AKP’yi iktidarda tutmak isteyenlerin kamuoyunu ikna etmek için bulabilecekleri yöntemlerden bahsediyorum yoksa seçim kazandırmaları o kadar zor değil.
En son çıkan dezenformasyon yasasıyla bir kere daha ikna oldum ki Türkiye, AKP eliyle her geçen gün biraz daha özgürlüklerin, kişisel hakların devlete geçtiği bir süreç. Siyasi muhalefetin görevi de yaşananları demokrasi içinde oluyormuş havası vererek legalleştirmek. 60 oy farkla meclisten geçen bu yasa oylanırken 90 CHP milletvekili oylamada yoktu. Kendilerinin oylamaya bile girmediği bir yasayı, böyle bir atmosferde Anayasa Mahkemesi’nin iptal etmesi mümkün mü?

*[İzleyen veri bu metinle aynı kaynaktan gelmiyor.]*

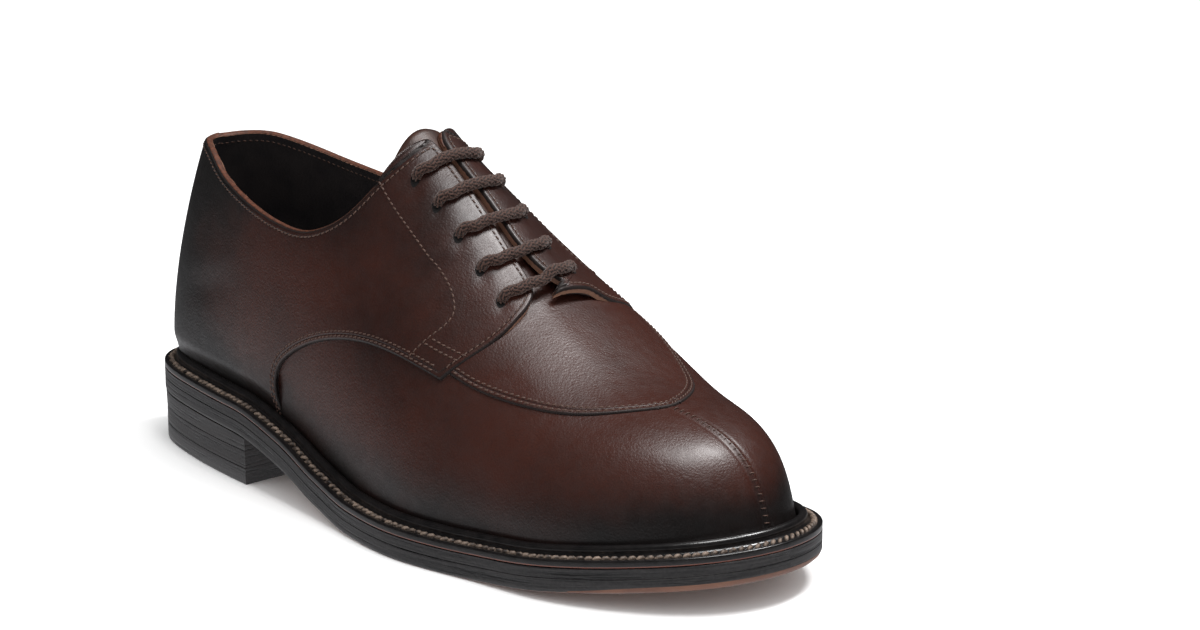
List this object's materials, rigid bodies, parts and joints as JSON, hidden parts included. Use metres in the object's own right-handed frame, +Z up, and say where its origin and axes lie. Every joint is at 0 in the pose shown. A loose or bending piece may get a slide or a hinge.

Şimdi sıra Şebnem Korur Fincancı’yı bahane ederek meslek odalarının hakkından gelmeye ve son muhalif bölgeyi de devletin tam kontrolüne almaya geldi. Bundan sonra Türkiye tam anlamıyla Suudi Arabistan’a dönecek, hani derler ya Suud’u yönetmek Teksas’ı yönetmekten daha kolaydır, her tarafından yakalanmış bir adamı ikna edince(!) bütün Türkiye’yi ikna etmiş olursunuz. Daha kolay yönetilen, dizginlerin daha kolay elde tutulduğu bir ülkeyi kim istemez?
Tekrar etmiş olayım Recep T. Erdoğan’ın yüzünde seçim endişesi taşımayan ürkütücü bir rahatlık var.